Compassion for the Animal Kingdom

Compassion for AnimalsA comment I received: I’m shocked and moved to tears to find out that we are also potential Nazis. Why did great Kabbalists, who attained Gmar Tikkun (final correction), continue to take part in cruel slaughter and use of animals? How can it be possible that the exalted teaching of Kabbalah ignores cruelty to animals?

It’s obvious that it won’t correct anything in the soul if we were all to become vegetarian. But great Kabbalists corrected everything and did not become lovers of miserable animals. How can this be? Maybe there are 126 levels and the time of the complete Gmar Tikkun has arrived only now, when “love thy neighbor as yourself” will also include animals, plants and the still level of nature? As far as I understand with my simple mind, we must ultimately feel love for ants and bugs as well…

My Response: There are rules for how to act in order to correspond to the general law of nature, called Elokim. Man has been created opposite to this law, and our task is to change ourselves in order to be the same as this law.

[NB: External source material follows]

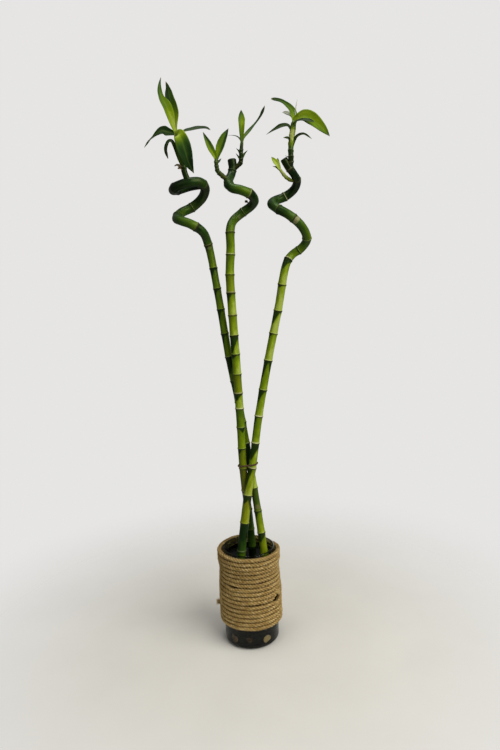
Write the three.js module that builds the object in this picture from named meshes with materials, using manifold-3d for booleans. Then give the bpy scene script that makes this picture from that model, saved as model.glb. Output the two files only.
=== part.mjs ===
// Lucky bamboo: three trained canes with leafy shoots, tied together and standing in a small
// glass jar of dark pebbles and water. A jute rope is wound round the outside of the jar.
// Millimetres, +Z up, origin at the middle of the jar's flat underside.
import * as THREE from "three";
import { mergeVertices } from "three/addons/utils/BufferGeometryUtils.js";
import Module from "manifold-3d";

const wasm = await Module();
wasm.setup();

// Driving dimensions
const clearance = 0.3;
const jar = { radius: 32.5, height: 115, wall: 2, floor: 6, heel: 5, corner: 3, segments: 32 };
const rope = { turns: 16.5, pitch: 5.2, lowest: 27.4, tall: 4.9, deep: 4.8, steps: 18, sides: 6 };
const bed = { radius: 30.1, core: 27.3, bottom: 6.4, band: 27, slope: 3, top: 93 };
const bandPebbles = { rows: [12.3, 21.6], count: 11, out: 25.4, size: [4.5, 7.4, 5.4], seed: 0 };
const topPebbles = { rings: [[0, 1], [10.5, 6], [20.5, 11]], size: [5.6, 4.8, 4.2], sunk: 1, seed: 100 };
const pebbleVariety = { least: 0.88, spread: 0.16, tilt: 0.9, seedsPerRow: 40 };
const water = { bottom: 97.6, top: 106 };
const tie = { height: 215.7, slope: 0.16, deep: 1.6, tall: 2.2, tail: 1.1, steps: 24, sides: 6 };
const tieTail = [[0, 0, 0], [2, 4.5, 0], [3, 9, -3]];
const blade = { thickness: 0.8, rows: 8 };
const ring = { rise: 0.55, reach: 1.4 };
const spacing = { straight: 22, bend: 5.5, fromScar: 2.4, fromEnd: 0.5, same: 0.01, search: 0.5 };
const caneSides = 8;
const shootSides = 6;

// Each cane: hand-set points of its straight run, then a spiral about a standing axis.
// The spiral starts at the angle "from" (0 right, 90 front, 180 left, 270 back) and has one
// height for each eighth of a turn. "rings" are the leaf scars, as distances along the cane.
const canes = {
  cane_left: {
    stem: [[20.7, -8, 52], [18.3, -4.6, 107], [12.8, 0.6, 160], [5.9, 5.6, 215],
      [-3.2, 9.7, 284], [-12.4, 10.6, 341], [-22.1, 11.6, 420]],
    spiral: {
      from: 0, radius: [16.4, 17.9], axis: [[-46.2, 12], [-47.5, 12]],
      heights: [470, 482, 490, 495, 499, 506.5, 512.5, 521, 529.5, 534.5, 533.5, 531, 529.5, 532,
        536, 536.5],
    },
    end: [],
    bendStart: 425,
    radii: [[0, 4.6], [60, 4.5], [120, 4.1], [400, 4.2], [445, 5], [500, 5.3], [600, 5.2]],
    rings: [53, 80, 106, 134, 158, 188, 213, 238, 263, 292, 319, 347, 371, 394, 421, 449, 488, 512,
      552, 590, 612],
    color: 0x5f8a2c,
  },
  cane_middle: {
    stem: [[6, 21, 52], [4.3, 18.9, 108], [2.3, 11.8, 148], [-0.4, 4.8, 182], [-2, -0.5, 215],
      [-2.4, -0.7, 260], [-3.6, -0.5, 321], [-5.4, -0.2, 380], [-6.4, 0, 434], [-4.2, 0, 462]],
    spiral: {
      from: 180, radius: [13.8, 13.8], axis: [[10.4, 0], [10.4, 0]],
      heights: [484, 494, 502, 508, 512.5, 518, 522, 525.5, 533.5, 544],
    },
    end: [[2, 11, 551], [1.7, 11.4, 559]],
    bendStart: 432,
    radii: [[0, 4.4], [150, 4.4], [300, 4.7], [430, 4.8], [500, 5.1], [560, 4.9], [600, 4.3]],
    rings: [50, 78, 105, 132, 161, 185, 210, 232, 250, 272, 295, 316, 339, 364, 384, 406, 430, 464,
      501, 530, 554],
    color: 0x6f9a24,
  },
  cane_right: {
    stem: [[-15.5, -12, 52], [-8.6, -9.8, 110], [-3, -7.9, 147], [3.2, -5.6, 185], [9.3, -4.4, 214],
      [18.8, -5, 272], [32.4, -6.1, 337], [45.5, -7.1, 393], [56, -8, 444], [63.5, -5, 452.5],
      [73, -5.5, 458.5]],
    spiral: {
      from: 0, radius: [18.3, 13.9], axis: [[60.8, -12], [56.4, -12]],
      heights: [467, 479.5, 491.5, 500, 506.5, 511.5, 515.5, 521.5, 528.5, 535],
    },
    end: [[60.5, -25.2, 542], [56.6, -26, 548.5]],
    bendStart: 395,
    radii: [[0, 5], [100, 4.9], [170, 4.4], [400, 4.4], [440, 4.7], [520, 4.9], [545, 4.5], [560, 4.1],
      [585, 3.9]],
    rings: [30, 62, 96, 129, 162, 192, 224, 255, 289, 320, 346, 375, 403, 419, 437, 468, 486, 530,
      558, 574],
    color: 0x7fa033,
  },
};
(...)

This is the purpose of our existence in this world. This change in a person, from our level to the Creator’s level, can be attained only by studying Kabbalah. Baal HaSulam writes about it in the article “Introduction to the Book ‘From the Mouth of a Sage’”: “Even if a person is completely righteous in this world, knows the whole Torah and has fulfilled all the earthly commandments, but did not study Kabbalah, then he must return to this world again in order to study Kabbalah” – because only by studying Kabbalah does he attract the Light of Correction to him, as written in the “Introduction to Talmud Eser Sefirot,” item 155.

By correcting himself, a person unwillingly acts according to the Upper Laws. When this happens, how does he relate to the nature around him? He relates to it based on the degree of his equivalence of the Creator. And no matter what he relates to, he does so based on his equivalence to the Creator. But perhaps his actions and behavior won’t seem righteous to you, because you imagine righteousness differently to what it is in the spiritual world.

5 Comments

  1. My impression is quite different from the questioners.  my understanding is that the Gemara and allied
    kabbalistic tradition model attitudes of
    compassion toward domestic animals, even or especially those used for food, and respect for and willingness to learn from
    all creatures.    Killing an animal without need, even one usually
    used for food, is almost equated  with murder.  It is known that a great
    kabbalist of the last century, Rav Kook, was a vegetarian, and
    in one story told of him, had care that plants and flowers not
    be plucked idly; A Hassidic children’s song, with some reference to the Baal Shem Tov, shows concern for a tiny insect dislodged from a tree.  Even so, the objective is not to romanticize any part of
    creation, whether a vulnerable animal or our vulnerable speaking selves, but to include, connect, and elevate the whole..

  2. wanting to kill an animal is a need aswell.

  3. Kabbalah must integrate itself into the integral interspiritual worldview that is emerging. When it does so then its ethics will expand beyond anthropocentrism.When studying these non-integral forms of Kabbalah one must be aware that these versions are out-dated yet these teachings can and must be adapted to the coming integral-interspiritual age. yes it is unthinkable that any enlightened person in this day and age would eat flesh. When you learn these old versions of Kabbalah it then becomes your duty to adapt them to an integral model. Kol Tav, Go Vegan!

  4. I haven’t managed to give up eating meat or drinking a beer LOL. But as I advance spiritually, the compulsion to do so becomes increasingly uncomfortable, as these things have become “unclean” to me in my advancing state.

    Indeed, there have been a number of vegetarian Kabbalist’s for some reason, hmmm, and in my opinion, people who drink poison, or take part in the suffering of animals, and think this a spiritually advanced behavior are in deep denial. Perhaps such aren’t as spiritually elevated as they pretend, but what do I know?

  5. Rav Kook was not a vegetarian. Rather, he had vegetarian sympathies. As counterintuitive as it seems perhaps it is kindness to slaughter a kosher animal, in the proper way, and eat it because it then attains the level of a human.